Нацисты лишили еврейских скрипачей их инструментов и работы, они заставили замолчать скрипичную музыку еврейских композиторов прошлого и настоящего, но скрипки все же остались неотъемлемой частью повседневной жизни - в концентрационных лагерях, куда было интернировано так много евреев. В период с 1939 по 1943 год в Италии и на оккупированных территориях было построено более сотни концентрационных лагерей. В большинстве из них содержались военнопленные и политические противники фашистов, но многие из них стали промежуточными лагерями депортации заключенных евреев, цыган и сексуальных меньшинств на пути, который заканчивался в лагерях смерти к северу от Альп.
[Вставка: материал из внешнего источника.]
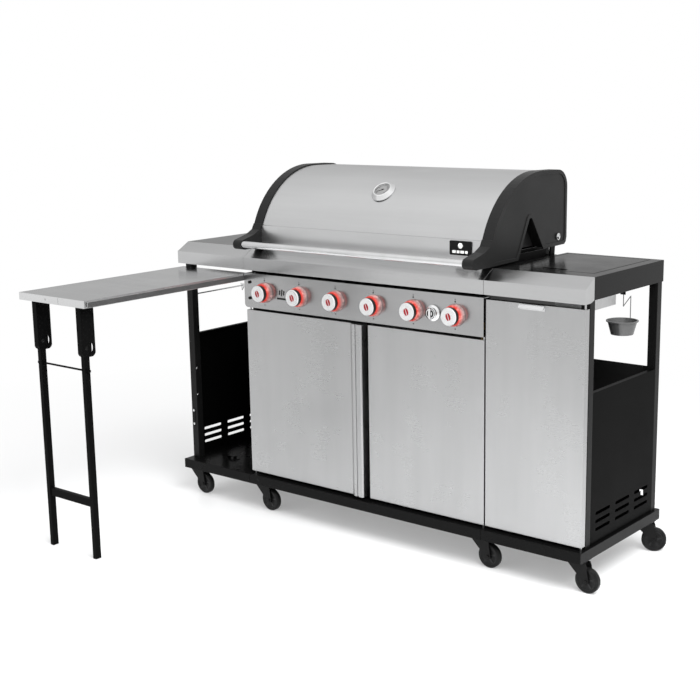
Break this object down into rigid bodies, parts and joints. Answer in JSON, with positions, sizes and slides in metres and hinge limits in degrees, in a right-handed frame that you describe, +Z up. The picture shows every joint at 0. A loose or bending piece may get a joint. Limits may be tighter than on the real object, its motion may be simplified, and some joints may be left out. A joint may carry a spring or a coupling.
{
  "type": "gas barbecue grill",
  "caption": "Large gas barbecue with a hinged lid, lit control knobs, cabinet doors, a covered side burner, a fold-down table on folding legs and swivel casters.",
  "frame": {"origin": "centre of the overall box on the floor, with the wheels and table legs standing on z = 0", "axes": "+X along the long side to the viewer's right when facing the doors, -Y towards the cook, +Z up"},
  "size_m": [1.6384, 1.146, 1.162],
  "materials": {
    "black_powder_coat": "satin fine-texture powder coat",
    "brushed_stainless": "horizontally brushed",
    "polished_stainless": "polished",
    "charcoal_cast": "satin charcoal paint on cast aluminium",
    "black_enamel": "porcelain enamel",
    "cast_iron": "seasoned",
    "galvanised_steel": "matt galvanised",
    "brass": "machined",
    "knob_silver": "satin silver paint",
    "ring_light": "translucent red light ring",
    "black_plastic": "satin",
    "caster_tread": "matt",
    "caster_steel": "black zinc",
    "grey_bowl": "satin grey"
  },
  "bodies": {
    "chassis": {"base_frames": "black_powder_coat", "bottle_pan": "black_powder_coat", "frame_members": "black_powder_coat", "side_panels": "black_powder_coat", "inner_panels": "black_powder_coat", "shelf_left": "brushed_stainless", "shelf_right": "black_powder_coat", "front_fascias": "brushed_stainless", "firebox": "black_enamel", "tube_burners": "galvanised_steel", "flame_tamers": "brushed_stainless", "cooking_grates": "cast_iron", "warming_rack": "polished_stainless", "gas_manifold": "brass", "control_panel": "brushed_stainless", "knob_bezels": "ring_light", "side_burner": "cast_iron", "power_box": "galvanised_steel", "caster_plates": "caster_steel", "towel_rail": "polished_stainless"},
    "lid": {"lid_shell": "brushed_stainless", "lid_caps": "charcoal_cast", "lid_handle": "polished_stainless", "thermometer": "polished_stainless"},
    "left_door": {"door_left": "brushed_stainless", "door_left_pull": "brushed_stainless"},
    "right_door": {"door_right": "brushed_stainless"},
    "side_door": {"door_side": "brushed_stainless", "side_door_tab": "polished_stainless"},
    "table": {"table_top": "brushed_stainless", "leg_brackets": "black_powder_coat"},
    "legs": {"leg_frame": "black_powder_coat"},
    "bowl": {"hanging_bowl": "grey_bowl"},
    "cover": {"burner_cover": "black_powder_coat"},
    "tray": {"grease_tray": "galvanised_steel"},
    "side_knob": {"knob_side": "polished_stainless"},
    "light_switch": {"light_button": "black_plastic"},
    "igniter": {"ignition_button": "black_plastic"},
    "burner_knob_1": {"knob_1": "knob_silver"},
    "burner_knob_2": {"knob_2": "knob_silver"},
    "burner_knob_3": {"knob_3": "knob_silver"},
    "burner_knob_4": {"knob_4": "knob_silver"},
    "burner_knob_5": {"knob_5": "knob_silver"},
    "burner_knob_6": {"knob_6": "knob_silver"},
    "fork_1": {"caster_fork_1": "caster_steel"},
    "wheel_1": {"caster_wheel_1": "caster_tread"},
    "fork_2": {"caster_fork_2": "caster_steel"},
    "wheel_2": {"caster_wheel_2": "caster_tread"},
    "fork_3": {"caster_fork_3": "caster_steel"},
    "wheel_3": {"caster_wheel_3": "caster_tread"},
    "fork_4": {"caster_fork_4": "caster_steel"},
    "wheel_4": {"caster_wheel_4": "caster_tread"},
    "fork_5": {"caster_fork_5": "caster_steel"},
    "wheel_5": {"caster_wheel_5": "caster_tread"},
    "fork_6": {"caster_fork_6": "caster_steel"},
    "wheel_6": {"caster_wheel_6": "caster_tread"},
    "fork_7": {"caster_fork_7": "caster_steel"},
    "wheel_7": {"caster_wheel_7": "caster_tread"},
    "fork_8": {"caster_fork_8": "caster_steel"},
    "wheel_8": {"caster_wheel_8": "caster_tread"}
  },
  "joints": [
    {"name": "lid_open", "type": "hinge", "parent": "chassis", "child": "lid", "pos_m": [-0.02625, 0.511, 0.955], "axis": [-1, 0, 0], "range_deg": [0, 80]},
    {"name": "left_door_open", "type": "hinge", "parent": "chassis", "child": "left_door", "pos_m": [-0.49125, 0.11, 0.415], "axis": [0, 0, -1], "range_deg": [0, 90]},
    {"name": "right_door_open", "type": "hinge", "parent": "chassis", "child": "right_door", "pos_m": [0.43925, 0.11, 0.415], "axis": [0, 0, 1], "range_deg": [0, 110]},
    {"name": "side_door_open", "type": "hinge", "parent": "chassis", "child": "side_door", "pos_m": [0.76575, 0.11, 0.475], "axis": [0, 0, 1], "range_deg": [0, 110]},
    {"name": "table_drop", "type": "hinge", "parent": "chassis", "child": "table", "pos_m": [-0.66325, 0.113, 0.8045], "axis": [1, 0, 0], "range_deg": [0, 50]},
    {"name": "leg_fold", "type": "hinge", "parent": "table", "child": "legs", "pos_m": [-0.66325, -0.54, 0.665], "axis": [1, 0, 0], "range_deg": [0, 90]},
    {"name": "bowl_swing", "type": "hinge", "parent": "chassis", "child": "bowl", "pos_m": [0.76075, 0.333, 0.831], "axis": [0, 1, 0], "range_deg": [-20, 20]},
    {"name": "cover_open", "type": "hinge", "parent": "chassis", "child": "cover", "pos_m": [0.59975, 0.538, 0.8965], "axis": [-1, 0, 0], "range_deg": [0, 95]},
    {"name": "tray_slide", "type": "slide", "parent": "chassis", "child": "tray", "axis": [0, 1, 0], "range_m": [0, 0.38]},
    {"name": "side_knob_turn", "type": "hinge", "parent": "chassis", "child": "side_knob", "pos_m": [0.27025, 0.083, 0.76], "axis": [0, -1, 0], "range_deg": [0, 90]},
    {"name": "knob_1_turn", "type": "hinge", "parent": "chassis", "child": "burner_knob_1", "pos_m": [-0.41375, 0.073, 0.76], "axis": [0, -1, 0], "range_deg": [0, 180]},
    {"name": "knob_2_turn", "type": "hinge", "parent": "chassis", "child": "burner_knob_2", "pos_m": [-0.26175, 0.073, 0.76], "axis": [0, -1, 0], "range_deg": [0, 180]},
    {"name": "knob_3_turn", "type": "hinge", "parent": "chassis", "child": "burner_knob_3", "pos_m": [-0.10975, 0.073, 0.76], "axis": [0, -1, 0], "range_deg": [0, 180]},
    {"name": "knob_4_turn", "type": "hinge", "parent": "chassis", "child": "burner_knob_4", "pos_m": [0.04225, 0.073, 0.76], "axis": [0, -1, 0], "range_deg": [0, 180]},
    {"name": "knob_5_turn", "type": "hinge", "parent": "chassis", "child": "burner_knob_5", "pos_m": [0.19425, 0.073, 0.76], "axis": [0, -1, 0], "range_deg": [0, 180]},
    {"name": "knob_6_turn", "type": "hinge", "parent": "chassis", "child": "burner_knob_6", "pos_m": [0.34625, 0.073, 0.76], "axis": [0, -1, 0], "range_deg": [0, 180]},
    {"name": "light_switch_push", "type": "slide", "parent": "chassis", "child": "light_switch", "axis": [0, 1, 0], "range_m": [0, 0.0025], "stiffness_N_per_m": 400},
    {"name": "igniter_push", "type": "slide", "parent": "chassis", "child": "igniter", "axis": [0, 1, 0], "range_m": [0, 0.0025], "stiffness_N_per_m": 400},
    {"name": "fork_1_swivel", "type": "hinge", "parent": "chassis", "child": "fork_1", "pos_m": [-0.78925, 0.125, 0.08], "axis": [0, 0, 1], "continuous": true},
    {"name": "wheel_1_roll", "type": "hinge", "parent": "fork_1", "child": "wheel_1", "pos_m": [-0.75825, 0.125, 0.0375], "axis": [0, 1, 0], "continuous": true},
    {"name": "fork_2_swivel", "type": "hinge", "parent": "chassis", "child": "fork_2", "pos_m": [-0.46725, 0.125, 0.08], "axis": [0, 0, 1], "continuous": true},
    {"name": "wheel_2_roll", "type": "hinge", "parent": "fork_2", "child": "wheel_2", "pos_m": [-0.43625, 0.125, 0.0375], "axis": [0, 1, 0], "continuous": true},
    {"name": "fork_3_swivel", "type": "hinge", "parent": "chassis", "child": "fork_3", "pos_m": [0.42275, 0.125, 0.08], "axis": [0, 0, 1], "continuous": true},
    {"name": "wheel_3_roll", "type": "hinge", "parent": "fork_3", "child": "wheel_3", "pos_m": [0.45375, 0.125, 0.0375], "axis": [0, 1, 0], "continuous": true},
    {"name": "fork_4_swivel", "type": "hinge", "parent": "chassis", "child": "fork_4", "pos_m": [0.75075, 0.125, 0.08], "axis": [0, 0, 1], "continuous": true},
    {"name": "wheel_4_roll", "type": "hinge", "parent": "fork_4", "child": "wheel_4", "pos_m": [0.78175, 0.125, 0.0375], "axis": [0, 1, 0], "continuous": true},
    {"name": "fork_5_swivel", "type": "hinge", "parent": "chassis", "child": "fork_5", "pos_m": [-0.78925, 0.53, 0.08], "axis": [0, 0, 1], "continuous": true},
    {"name": "wheel_5_roll", "type": "hinge", "parent": "fork_5", "child": "wheel_5", "pos_m": [-0.76012, 0.5406, 0.0375], "axis": [-0.342, 0.9397, 0], "continuous": true},
    {"name": "fork_6_swivel", "type": "hinge", "parent": "chassis", "child": "fork_6", "pos_m": [-0.46725, 0.53, 0.08], "axis": [0, 0, 1], "continuous": true},
    {"name": "wheel_6_roll", "type": "hinge", "parent": "fork_6", "child": "wheel_6", "pos_m": [-0.43731, 0.52198, 0.0375], "axis": [0.2588, 0.9659, 0], "continuous": true},
    {"name": "fork_7_swivel", "type": "hinge", "parent": "chassis", "child": "fork_7", "pos_m": [0.42275, 0.53, 0.08], "axis": [0, 0, 1], "continuous": true},
    {"name": "wheel_7_roll", "type": "hinge", "parent": "fork_7", "child": "wheel_7", "pos_m": [0.45328, 0.53538, 0.0375], "axis": [-0.1736, 0.9848, 0], "continuous": true},
    {"name": "fork_8_swivel", "type": "hinge", "parent": "chassis", "child": "fork_8", "pos_m": [0.75075, 0.53, 0.08], "axis": [0, 0, 1], "continuous": true},
    {"name": "wheel_8_roll", "type": "hinge", "parent": "fork_8", "child": "wheel_8", "pos_m": [0.77885, 0.5431, 0.0375], "axis": [-0.4226, 0.9063, 0], "continuous": true}
  ]
}
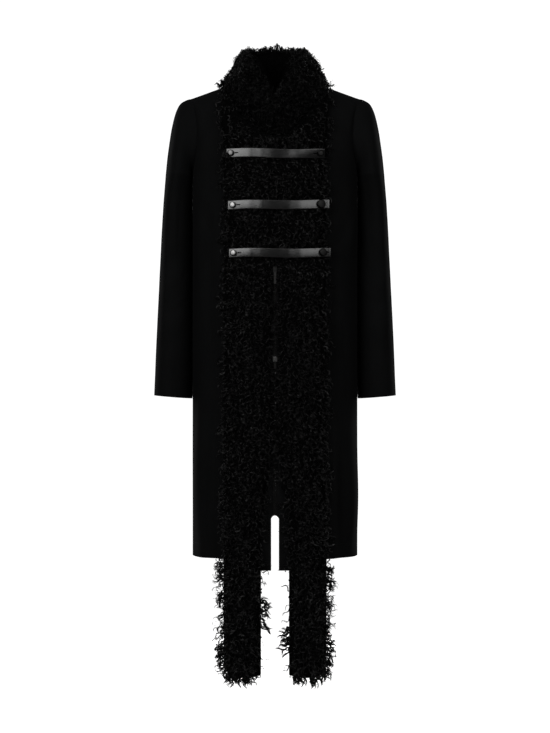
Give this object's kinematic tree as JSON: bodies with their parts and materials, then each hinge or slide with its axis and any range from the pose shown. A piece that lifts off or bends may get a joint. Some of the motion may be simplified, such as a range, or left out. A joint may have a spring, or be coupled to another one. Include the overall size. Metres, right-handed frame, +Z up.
{
  "type": "long coat",
  "caption": "Long dark wool coat with a curly fur stand collar, fur bands hanging past the hem, leather straps on studs and a two-way zip.",
  "frame": {"origin": "middle of the wearer's neck, level with the outer foot of the collar on the shoulder line, held at the mount wearer_neck", "axes": "+Z up, -Y towards the front, +X towards the wearer's left"},
  "size_m": [0.532, 0.288, 1.3807],
  "materials": {
    "wool": "matt brushed wool",
    "curly_fur": "long curly fur",
    "leather": "satin",
    "stud_metal": "polished gunmetal",
    "zip_tape": "woven tape",
    "zip_metal": "polished gunmetal"
  },
  "bodies": {
    "coat": {"back_left": "wool", "back_right": "wool", "front_left": "wool", "front_right": "wool", "sleeve_left": "wool", "sleeve_right": "wool", "fur_collar": "curly_fur", "fur_band_left": "curly_fur", "fur_band_right": "curly_fur", "strap_upper": "leather", "strap_middle": "leather", "strap_lower": "leather", "stud_upper_left": "stud_metal", "stud_upper_right": "stud_metal", "stud_middle_left": "stud_metal", "stud_middle_right": "stud_metal", "stud_lower_left": "stud_metal", "stud_lower_right": "stud_metal", "zip_tape_left": "zip_tape", "zip_tape_right": "zip_tape", "zip_slider_upper": "zip_metal", "zip_slider_lower": "zip_metal"},
    "upper_pull": {"zip_pull_upper": "zip_metal"},
    "lower_pull": {"zip_pull_lower": "zip_metal"}
  },
  "joints": [
    {"name": "upper_pull_swing", "type": "hinge", "parent": "coat", "child": "upper_pull", "pos_m": [0, -0.12911, -0.4025], "axis": [-1, 0, 0], "range_deg": [0, 140]},
    {"name": "lower_pull_swing", "type": "hinge", "parent": "coat", "child": "lower_pull", "pos_m": [0, -0.13184, -0.5945], "axis": [-1, 0, 0], "range_deg": [0, 140]}
  ]
}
Можно услышать мнение, что музыка помогла некоторым людям выжить в концентрационных лагерях, но Шимон Лакс, польский скрипач, ставший дирижером лагерного оркестра в Освенциме, решительно отверг романтическое заблуждение, что «музыка поддерживала души истощенных узников и дала им силы выжить»[93]. По его словам, «музыка поддерживала дух (или, скорее, тело) только музыкантов, которым не приходилось выходить на каторжные работы и которые могли питаться немного лучше»[94]. Тем не менее, он воспринимал свое собственное выживание как серию чудес, все с участием музыки. Сначала его приняли в оркестр лагеря несмотря на то, что он нарушил запрет на исполнение произведений еврейских композиторов и исполнил концерт для скрипки Мендельсона на прослушивании. Затем его повысили до должности переписчика нот и главного аранжировщика оркестра мужского лагеря Биркенау, в этом качестве Лакс записывал марши по памяти и сочинял новые в немецком стиле. Он нигде не упоминул, откуда взялся инструмент, на котором он играл, но известно, что чиновники СС конфисковали скрипки для оркестра в окружающих Освенцим городках[95].